The shell of the power battery is typically made of aluminum alloy or stainless steel, with aluminum alloy being the most common choice, although pure aluminum is also used in some cases. Stainless steel is known for its excellent weldability with laser welding, especially 304 stainless steel, which can achieve visually appealing and high-performance weld seams using both pulse and continuous laser welding methods.

  • Seal Pin (Electrolyte Injection Port) Welding

As the final step in cell welding, the yield rate of seal pin welding is particularly important. During seal pin welding, the presence of residual electrolyte can lead to defects such as explosions and pinholes. The key to suppressing these defects is to minimize the heat input.

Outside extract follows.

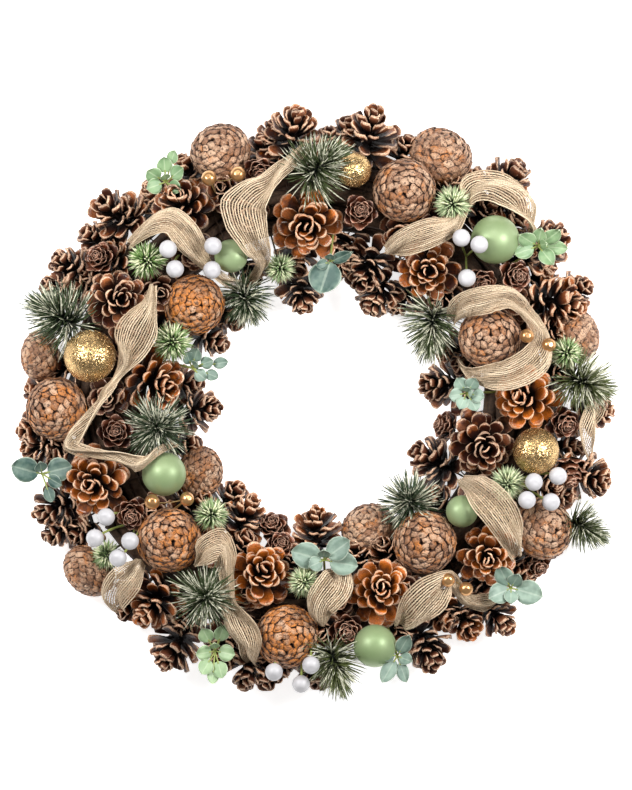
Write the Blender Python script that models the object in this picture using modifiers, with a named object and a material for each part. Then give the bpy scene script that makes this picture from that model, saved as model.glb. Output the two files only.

Advantages of laser welding equipment in the new energy industry

  1. In terms of explosion-proof valve welding, the use of fiber laser in laser welding equipment can effectively improve welding quality and yield. It is equipped with a dedicated welding head, and the spot size can be adjusted to meet different welding process requirements, ensuring welding effectiveness and stability.
  2. In terms of pole welding, laser welding equipment adopts a fiber + semiconductor hybrid welding process, which effectively suppresses welding spatter and reduces welding spatter points, improving welding quality and ensuring welding yield.
  3. In CCS nickel plate laser welding, laser welding equipment adopts IPG fiber laser, which has superior stability, penetration, low attenuation, and high energy utilization compared to other brands. It is highly praised by customers for its high welding penetration rate, fast speed, aesthetically pleasing welds, and strong operability.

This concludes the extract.